Iraq has 12,000 soldiers in Jordan and 4,000 in Syria. Baghdad sent a stiff protest note to Lebanon and said some 250,000 Iraqis protested the crackdown in Baghdad streets. Libya called home its Ambassador in Beirut and asked its Ambassador in Cairo to call an urgent meeting of the Arab League Council to consider complaints against Lebanon. A Libyan newspaper said “there is no longer any difference between Lebanon and Israel” and termed Lebanon as a “chess piece” moved by American “imperialist circles.” The newspaper voiced sentiments heard elsewhere in the Arab world that the United States had instigated the crackdown against the guerrillas. There was also a demonstration against Lebanon in Amman, the capital of Jordan.

Cairo Radio broadcast a statement quoting Yassir Arafat, the El Fatah leader, as pledging at a meeting with other guerrilla heads in Jordan that the guerrillas would not withdraw from Lebanon.

The Middle East News Agency quoted a statement by a spokesman for the Palestinian Liberation Organization (PLO) as saying that 40 guerrillas were killed in fighting with Lebanese regulars. Fearing Israeli reprisals, which have taken place in the past, the Lebanese Army reportedly attacked guerrillas in a southern Lebanon village on Tuesday, killing a number and taking others prisoner. The Beirut Government did not confirm the assault on the village of Model Selma reported by the PLO, which coordinates guerrilla actions against Israel.

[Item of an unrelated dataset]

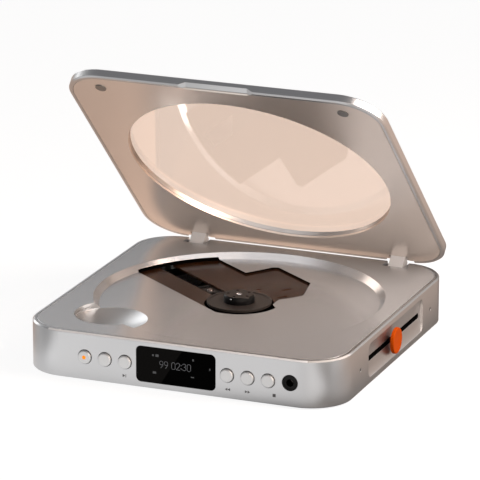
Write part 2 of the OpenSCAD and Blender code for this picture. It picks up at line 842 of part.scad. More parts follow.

There are about 200,000 Palestinian refugees in Lebanon, many armed, who are ardent supporters of the Palestine liberation and guerrilla cause. Lebanon is the only Arab nation bordering Israel that has opposed the guerrillas. The commandos have been operating from border villages and Mount Hermon for months.

There were unconfirmed reports that mobs rioted in the teeming Moslem quarter of Beirut, stoning police from improvised barricades.

The United States, which has been under Arab fire for days for permitting its citizens to serve in the Israeli armed forces, was blamed for the Lebanese move against the guerrillas. Cairo Radio said yesterday that thousands of Americans were serving in the Israeli Army, and repeated past claims of U.S. collusion with Israel during the Six-Day War.

In Cairo yesterday, Yousef el-Sibai, editor-in-chief of the weekly journal Akher Saa, suggested that Egypt might accept volunteers, especially pilots, from non-Arab states like Pakistan, India, Russia and Communist China, to serve in its armed forces. Mr. el-Sibai’s suggestion came in the wake of the anger streaming from the two-year-old United States Supreme Court decision that American immigrants would not lose their citizenship if drafted into the lsrael’s armed forces.

The Belgian Foreign Ministry today categorically denied an Egyptian allegation that Belgian soldiers had served or were presently serving in Israel’s armed forces. The charges were made by Anouar Sadate, a member of the executive committee of the Arab Socialist Union, Egypt’s only political party, and published in the semi-official Cairo daily Al Ahram.